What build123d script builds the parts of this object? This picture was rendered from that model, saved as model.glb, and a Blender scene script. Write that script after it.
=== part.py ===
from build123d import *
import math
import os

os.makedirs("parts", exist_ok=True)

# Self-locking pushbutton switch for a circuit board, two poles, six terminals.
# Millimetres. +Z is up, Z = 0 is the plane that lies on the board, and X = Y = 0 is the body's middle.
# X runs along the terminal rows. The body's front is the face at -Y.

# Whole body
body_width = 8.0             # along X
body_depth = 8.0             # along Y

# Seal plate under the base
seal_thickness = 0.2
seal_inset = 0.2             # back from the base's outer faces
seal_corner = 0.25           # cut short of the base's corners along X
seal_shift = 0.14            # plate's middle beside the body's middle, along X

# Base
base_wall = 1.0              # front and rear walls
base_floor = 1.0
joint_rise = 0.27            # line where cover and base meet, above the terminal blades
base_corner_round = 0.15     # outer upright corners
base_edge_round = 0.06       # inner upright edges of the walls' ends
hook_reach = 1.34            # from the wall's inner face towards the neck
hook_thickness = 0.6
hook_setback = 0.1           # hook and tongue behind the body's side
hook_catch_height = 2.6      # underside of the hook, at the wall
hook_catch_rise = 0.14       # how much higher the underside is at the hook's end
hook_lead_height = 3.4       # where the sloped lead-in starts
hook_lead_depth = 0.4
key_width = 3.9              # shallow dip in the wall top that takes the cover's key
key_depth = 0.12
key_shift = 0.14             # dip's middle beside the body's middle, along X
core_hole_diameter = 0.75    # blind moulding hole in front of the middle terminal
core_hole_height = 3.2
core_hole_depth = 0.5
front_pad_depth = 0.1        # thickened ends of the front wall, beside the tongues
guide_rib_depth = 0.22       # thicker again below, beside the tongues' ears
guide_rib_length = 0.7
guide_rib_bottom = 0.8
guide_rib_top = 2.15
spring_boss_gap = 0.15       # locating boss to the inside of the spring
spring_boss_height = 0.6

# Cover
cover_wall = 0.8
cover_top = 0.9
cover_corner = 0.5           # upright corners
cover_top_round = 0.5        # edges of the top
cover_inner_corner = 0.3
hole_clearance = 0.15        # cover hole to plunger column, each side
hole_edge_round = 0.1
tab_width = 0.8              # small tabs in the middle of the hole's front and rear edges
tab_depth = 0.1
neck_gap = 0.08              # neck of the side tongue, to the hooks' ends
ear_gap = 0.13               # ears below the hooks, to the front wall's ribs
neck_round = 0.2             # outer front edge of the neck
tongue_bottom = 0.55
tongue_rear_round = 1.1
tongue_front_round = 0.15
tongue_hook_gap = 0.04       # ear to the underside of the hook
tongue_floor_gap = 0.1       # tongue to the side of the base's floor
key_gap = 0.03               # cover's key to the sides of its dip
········
What you have to do:
Using the listing above, retype each line exactly.

Written solution:
What build123d script builds the parts of this object? This picture was rendered from that model, saved as model.glb, and a Blender scene script. Write that script after it.
=== part.py ===
from build123d import *
import math
import os

os.makedirs("parts", exist_ok=True)

# Self-locking pushbutton switch for a circuit board, two poles, six terminals.
# Millimetres. +Z is up, Z = 0 is the plane that lies on the board, and X = Y = 0 is the body's middle.
# X runs along the terminal rows. The body's front is the face at -Y.

# Whole body
body_width = 8.0             # along X
body_depth = 8.0             # along Y

# Seal plate under the base
seal_thickness = 0.2
seal_inset = 0.2             # back from the base's outer faces
seal_corner = 0.25           # cut short of the base's corners along X
seal_shift = 0.14            # plate's middle beside the body's middle, along X

# Base
base_wall = 1.0              # front and rear walls
base_floor = 1.0
joint_rise = 0.27            # line where cover and base meet, above the terminal blades
base_corner_round = 0.15     # outer upright corners
base_edge_round = 0.06       # inner upright edges of the walls' ends
hook_reach = 1.34            # from the wall's inner face towards the neck
hook_thickness = 0.6
hook_setback = 0.1           # hook and tongue behind the body's side
hook_catch_height = 2.6      # underside of the hook, at the wall
hook_catch_rise = 0.14       # how much higher the underside is at the hook's end
hook_lead_height = 3.4       # where the sloped lead-in starts
hook_lead_depth = 0.4
key_width = 3.9              # shallow dip in the wall top that takes the cover's key
key_depth = 0.12
key_shift = 0.14             # dip's middle beside the body's middle, along X
core_hole_diameter = 0.75    # blind moulding hole in front of the middle terminal
core_hole_height = 3.2
core_hole_depth = 0.5
front_pad_depth = 0.1        # thickened ends of the front wall, beside the tongues
guide_rib_depth = 0.22       # thicker again below, beside the tongues' ears
guide_rib_length = 0.7
guide_rib_bottom = 0.8
guide_rib_top = 2.15
spring_boss_gap = 0.15       # locating boss to the inside of the spring
spring_boss_height = 0.6

# Cover
cover_wall = 0.8
cover_top = 0.9
cover_corner = 0.5           # upright corners
cover_top_round = 0.5        # edges of the top
cover_inner_corner = 0.3
hole_clearance = 0.15        # cover hole to plunger column, each side
hole_edge_round = 0.1
tab_width = 0.8              # small tabs in the middle of the hole's front and rear edges
tab_depth = 0.1
neck_gap = 0.08              # neck of the side tongue, to the hooks' ends
ear_gap = 0.13               # ears below the hooks, to the front wall's ribs
neck_round = 0.2             # outer front edge of the neck
tongue_bottom = 0.55
tongue_rear_round = 1.1
tongue_front_round = 0.15
tongue_hook_gap = 0.04       # ear to the underside of the hook
tongue_floor_gap = 0.1       # tongue to the side of the base's floor
key_gap = 0.03               # cover's key to the sides of its dip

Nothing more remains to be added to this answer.